There is a moral equivalence between one act of perjury and another act of perjury. Actually, it's the exact same thing.

Is there a moral equivalence between a blowjob and treason?

Clinton was a fucking moron for committing an act of perjury to cover up a blowjob; regardless of anything else that pissed me off.

Libby... for now... Rove and Cheney (possibly Bush but no one has actually connected the dots back to him yet although if everything else is true he's going to get my peg because he's the fucking boss) are playing in an entirely different ballpark.

I'm waiting for the screws to be applied to see how far afield and wide it goes.

But I have a feeling from everything I've read if it comes down it, Libby may fall on his sword as long as a charge of treason isn't leveled.

Sincerely,
ElSol
 
*burp*

So on a serious note... cause I like 'nuclear scenarios'.

What happens if people retire and Bushie Boy starts throwing pardons around?

His daddy did it.

Just curious if there's a way for a pardon to be overturned.

Sincerely,
ElSol
 
elsol said:
*burp*

So on a serious note... cause I like 'nuclear scenarios'.
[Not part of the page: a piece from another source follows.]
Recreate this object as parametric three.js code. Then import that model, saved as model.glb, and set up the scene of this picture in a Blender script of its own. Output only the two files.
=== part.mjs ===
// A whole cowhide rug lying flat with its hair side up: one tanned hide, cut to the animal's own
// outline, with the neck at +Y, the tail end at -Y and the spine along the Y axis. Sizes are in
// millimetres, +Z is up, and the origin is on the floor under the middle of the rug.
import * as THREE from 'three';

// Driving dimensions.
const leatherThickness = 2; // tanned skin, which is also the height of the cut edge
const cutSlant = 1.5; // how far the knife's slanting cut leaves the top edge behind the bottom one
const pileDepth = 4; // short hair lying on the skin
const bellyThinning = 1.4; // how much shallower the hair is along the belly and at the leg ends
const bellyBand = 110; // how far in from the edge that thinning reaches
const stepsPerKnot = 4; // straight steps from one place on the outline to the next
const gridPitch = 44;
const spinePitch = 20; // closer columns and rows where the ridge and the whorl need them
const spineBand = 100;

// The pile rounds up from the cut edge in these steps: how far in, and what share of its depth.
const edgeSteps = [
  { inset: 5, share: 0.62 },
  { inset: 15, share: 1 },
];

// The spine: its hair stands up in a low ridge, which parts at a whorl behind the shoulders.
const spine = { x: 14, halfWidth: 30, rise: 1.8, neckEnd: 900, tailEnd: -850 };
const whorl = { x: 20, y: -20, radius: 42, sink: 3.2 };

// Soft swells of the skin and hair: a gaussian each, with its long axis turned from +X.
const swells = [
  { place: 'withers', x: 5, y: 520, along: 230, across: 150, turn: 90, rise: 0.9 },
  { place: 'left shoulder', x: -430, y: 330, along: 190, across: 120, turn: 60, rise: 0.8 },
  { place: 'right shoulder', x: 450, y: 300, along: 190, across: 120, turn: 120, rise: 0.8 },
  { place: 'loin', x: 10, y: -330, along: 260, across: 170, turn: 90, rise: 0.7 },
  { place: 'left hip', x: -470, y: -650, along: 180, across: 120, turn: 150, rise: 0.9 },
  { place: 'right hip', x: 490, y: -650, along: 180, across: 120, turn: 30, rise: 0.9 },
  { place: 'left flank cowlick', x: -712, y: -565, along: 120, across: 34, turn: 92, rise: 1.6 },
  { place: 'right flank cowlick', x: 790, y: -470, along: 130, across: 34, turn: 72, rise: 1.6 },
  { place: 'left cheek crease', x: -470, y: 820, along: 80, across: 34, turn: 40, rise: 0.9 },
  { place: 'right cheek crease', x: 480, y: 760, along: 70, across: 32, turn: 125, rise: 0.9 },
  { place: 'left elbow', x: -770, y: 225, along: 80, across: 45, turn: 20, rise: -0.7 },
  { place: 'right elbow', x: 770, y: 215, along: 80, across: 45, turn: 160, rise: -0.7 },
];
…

What happens if people retire and Bushie Boy starts throwing pardons around?

His daddy did it.

Just curious if there's a way for a pardon to be overturned.

Sincerely,
ElSol

That is exactly what I expect Shrub II to do.

And it won't just be members of his administration and his friends in the legislature that he pardons. It will include people like Jeff Schilling and Kenneth Lay.

ETHICS A matter of daily practical concern described glowingly in universal terms by those who intend to ignore them. John Ralston Saul - The Doubter's Companion
 
I don't know how any semi-rational adult can watch a modern press conference with the lies, half-lies, distortions, sidesteps, and blatant misrepresentations, and then talk about honesty in government.

The only difference between the parties in that regard is that the Republicans subscribe to a more elevated brand of hypocrisy.
 
dr_mabeuse said:
The only difference between the parties in that regard is that the Republicans subscribe to a more elevated brand of hypocrisy.

Neiman-Marcus hypocrisy ... as opposed to the Wal-Mart hypocrisy of the Democrats?
 
impressive said:
Neiman-Marcus hypocrisy ... as opposed to the Wal-Mart hypocrisy of the Democrats?

Tailor-made hypocrisy of Republicans... as oppossed to Brooks Brothers off-the-rack hyporcrisy of Democrats.